Short task: Please return the full listing below without altering anything.

— Start of Material —

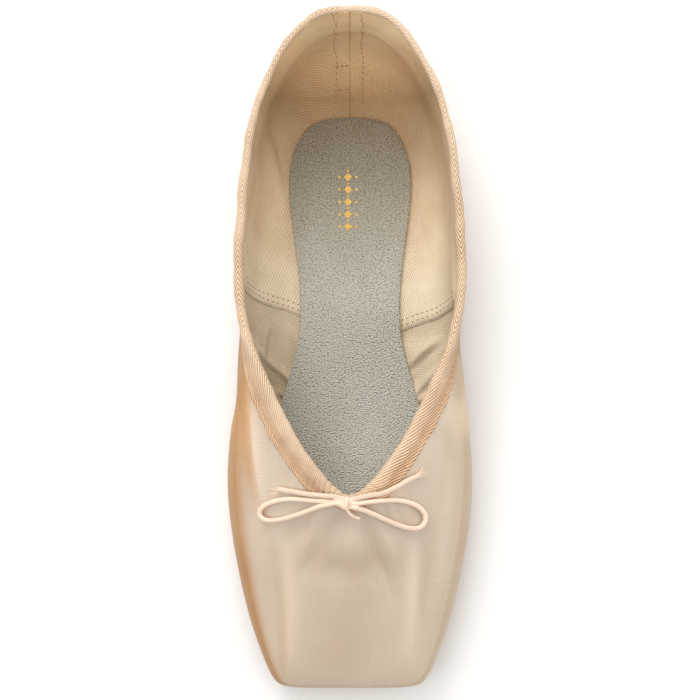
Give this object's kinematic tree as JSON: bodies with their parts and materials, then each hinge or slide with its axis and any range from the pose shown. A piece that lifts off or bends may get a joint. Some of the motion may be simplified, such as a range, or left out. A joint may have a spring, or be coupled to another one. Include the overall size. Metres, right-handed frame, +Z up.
{
  "type": "pointe shoe",
  "caption": "Satin pointe shoe with a stiff box and flat platform, soft quarters, a leather outsole, a suede insole and a drawstring bow at the throat.",
  "frame": {"origin": "on the floor under the middle of the shoe's bounding box", "axes": "+Z up, +Y towards the heel, the toe points along -Y, +X to the right seen from above with the toe nearest"},
  "size_m": [0.0858, 0.236, 0.0595],
  "materials": {
    "satin": "satin",
    "leather": "smooth",
    "suede": "matt suede",
    "twill": "matt",
    "cord": "matt"
  },
  "bodies": {
    "root": {"upper": "satin", "outsole": "leather", "insole": "suede", "casing": "twill", "drawstring_knot": "cord", "drawstring_loop_left": "cord", "drawstring_loop_right": "cord", "drawstring_end_left": "cord", "drawstring_end_right": "cord"}
  },
  "joints": []
}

— End of Material —

Solution for this task:
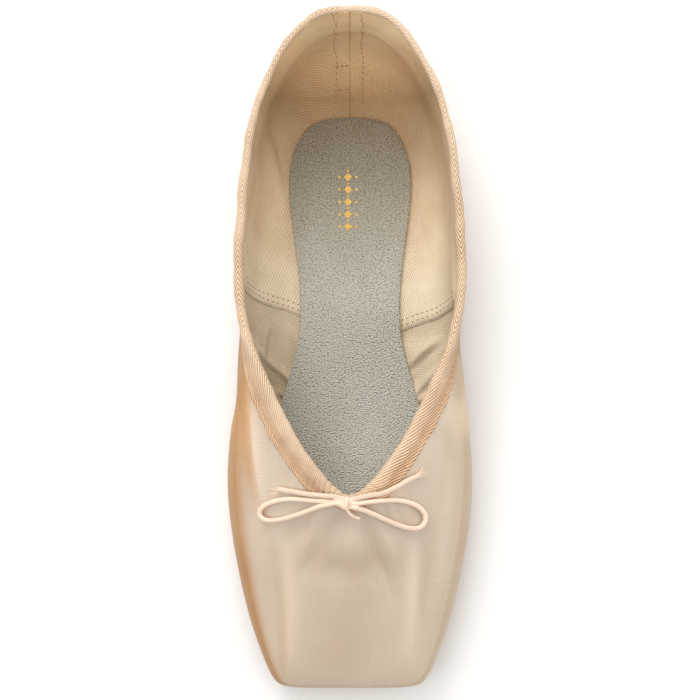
Give this object's kinematic tree as JSON: bodies with their parts and materials, then each hinge or slide with its axis and any range from the pose shown. A piece that lifts off or bends may get a joint. Some of the motion may be simplified, such as a range, or left out. A joint may have a spring, or be coupled to another one. Include the overall size. Metres, right-handed frame, +Z up.
{
  "type": "pointe shoe",
  "caption": "Satin pointe shoe with a stiff box and flat platform, soft quarters, a leather outsole, a suede insole and a drawstring bow at the throat.",
  "frame": {"origin": "on the floor under the middle of the shoe's bounding box", "axes": "+Z up, +Y towards the heel, the toe points along -Y, +X to the right seen from above with the toe nearest"},
  "size_m": [0.0858, 0.236, 0.0595],
  "materials": {
    "satin": "satin",
    "leather": "smooth",
    "suede": "matt suede",
    "twill": "matt",
    "cord": "matt"
  },
  "bodies": {
    "root": {"upper": "satin", "outsole": "leather", "insole": "suede", "casing": "twill", "drawstring_knot": "cord", "drawstring_loop_left": "cord", "drawstring_loop_right": "cord", "drawstring_end_left": "cord", "drawstring_end_right": "cord"}
  },
  "joints": []
}